Cyprus, the location of ALT, is a signatory to the Hague Convention. Given the slow and stringent procedures that the Hague Convention requires for international service of process, the motion is granted.

IV. Cracchiolo's Motion to Intervene

Giuseppe Cracchiolo moves to intervene by right, or, in the alternative, by permission. Fed.R.Civ.P. 24(a)(2); (b)(2). Cracchiolo was the fifth crew member for the Starbound, the ship allegedly struck and sunk by the Virgo. It was the practice of the Starbound crew to keep one man on shore for each trip, allowing time off. Each crew member received his share of the catch for each voyage, regardless of whether they were at sea for that catch.
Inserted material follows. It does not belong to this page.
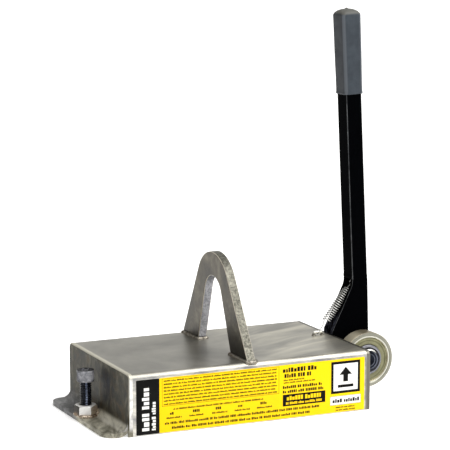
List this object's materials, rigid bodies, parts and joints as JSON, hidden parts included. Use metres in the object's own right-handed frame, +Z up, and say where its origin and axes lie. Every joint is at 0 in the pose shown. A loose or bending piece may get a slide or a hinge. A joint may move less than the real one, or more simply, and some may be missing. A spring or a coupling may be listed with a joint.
{
  "type": "lifting magnet",
  "caption": "Flat permanent lifting magnet in a steel housing, with a lifting eye, a sprung release lever on rollers and a jack screw at the toe.",
  "frame": {"origin": "centre of the magnet's bottom face, which meets the load", "axes": "+Z up from the load towards the lifting eye, +X along the housing towards the release lever, -Y towards the labelled side"},
  "size_m": [0.378, 0.1784, 0.4387],
  "materials": {
    "shell_steel": "mill",
    "eye_steel": "mill",
    "weld_metal": "as welded",
    "core_steel": "ground",
    "magnet": "matt",
    "spacer_brass": "ground",
    "potting": "matt",
    "black_oxide": "oiled",
    "zinc_steel": "zinc plated",
    "zinc_wire": "zinc plated",
    "bronze": "sintered",
    "turned_steel": "turned",
    "black_paint": "gloss",
    "grip_vinyl": "matt",
    "clip_steel": "phosphated",
    "bearing_steel": "ground",
    "shield_steel": "passivated",
    "ball_steel": "polished",
    "cage_steel": "pressed",
    "label_yellow": "gloss",
    "label_black": "gloss"
  },
  "bodies": {
    "housing": {"housing_shell": "shell_steel", "toe_end_plate": "shell_steel", "lever_end_plate": "shell_steel", "lifting_eye": "eye_steel", "eye_weld_beads": "weld_metal", "yoke_plate": "core_steel", "magnet_blocks": "magnet", "pole_shoes": "core_steel", "pole_spacers": "spacer_brass", "core_screws": "black_oxide", "potting_ring": "potting", "jack_nut": "zinc_steel", "jack_nut_weld": "weld_metal", "pivot_lug": "shell_steel", "lug_weld": "weld_metal", "pivot_bush": "bronze", "spring_staple": "zinc_wire", "rating_label": "label_yellow", "capacity_panel": "label_black"},
    "jack": {"jack_screw": "black_oxide"},
    "lever": {"lever_bar": "black_paint", "front_cheek": "black_paint", "rear_cheek": "black_paint", "fork_web": "black_paint", "lever_weld": "black_paint", "lever_grip": "grip_vinyl", "pivot_pin": "turned_steel", "roller_axle": "turned_steel", "axle_clips": "clip_steel", "spacer_washers": "turned_steel", "spring_pin": "turned_steel", "front_inner_ring": "bearing_steel", "rear_inner_ring": "bearing_steel"},
    "spring": {"return_spring": "zinc_wire"},
    "front_roller": {"front_roller_ring": "bearing_steel", "front_roller_shields": "shield_steel"},
    "front_ball_set": {"front_balls": "ball_steel", "front_ball_cage": "cage_steel"},
    "rear_roller": {"rear_roller_ring": "bearing_steel", "rear_roller_shields": "shield_steel"},
    "rear_ball_set": {"rear_balls": "ball_steel", "rear_ball_cage": "cage_steel"}
  },
  "joints": [
    {"name": "lever_tilt", "type": "hinge", "parent": "housing", "child": "lever", "pos_m": [0.156, 0.00605, 0.013], "axis": [0, 1, 0], "range_deg": [0, 60], "stiffness_Nm_per_rad": 2, "springref_deg": -34.38},
    {"name": "spring_stretch", "type": "slide", "parent": "lever", "child": "spring", "axis": [-0.5639, 0, -0.8259], "range_m": [0, 0.064], "deforming": ["return_spring"]},
    {"name": "jack_screw_travel", "type": "slide", "parent": "housing", "child": "jack", "axis": [0, 0, -1], "range_m": [-0.008, 0.0255]},
    {"name": "front_roller_spin", "type": "hinge", "parent": "lever", "child": "front_roller", "pos_m": [0.1762, 0.00605, 0.0393], "axis": [0, 1, 0], "continuous": true},
    {"name": "front_ball_orbit", "type": "hinge", "parent": "lever", "child": "front_ball_set", "pos_m": [0.1762, 0.00605, 0.0393], "axis": [0, 1, 0], "continuous": true},
    {"name": "rear_roller_spin", "type": "hinge", "parent": "lever", "child": "rear_roller", "pos_m": [0.1762, 0.00605, 0.0393], "axis": [0, 1, 0], "continuous": true},
    {"name": "rear_ball_orbit", "type": "hinge", "parent": "lever", "child": "rear_ball_set", "pos_m": [0.1762, 0.00605, 0.0393], "axis": [0, 1, 0], "continuous": true}
  ],
  "couplings": [
    {"joint": "spring_stretch", "follows": "lever_tilt", "m_per_rad": 0.060607},
    {"joint": "front_ball_orbit", "follows": "front_roller_spin", "ratio": 0.6274},
    {"joint": "rear_ball_orbit", "follows": "rear_roller_spin", "ratio": 0.6274}
  ]
}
Although there is no opposition, the motion is denied without prejudice to renewal after effective service has been made on the defendants. It does not appear that Cracchiolo served the defendants. Service is required under Fed.R.Civ.P. 24(c) ("A person desiring to intervene shall serve a motion to intervene upon the parties as provided in Rule 5.").

V.

Primorsk's motion to quash is granted and the default judgment of January 8, 2002, is vacated. Marcantonio's motion to enlarge time is granted. Cracchiolo's motion to intervene is denied without prejudice.

It is so ordered.

NOTES

[1] Service under Fed.R.Civ.P. 4(f)(3) is usually attempted after authorization by a court, so that the court may review the proposal in advance. See Forum Financial Group, 199 F.R.D. at 24.

[2] A third case has been commenced in Canada. Action In Rem Against the Ship, M.T. "Virgo" -Between Joseph Marcantonio -and The Owners and All Others Interested in the Ship M.T. Virgo, Court No. T-1516-01 (Federal Court of Canada, Trial Division, Ottawa).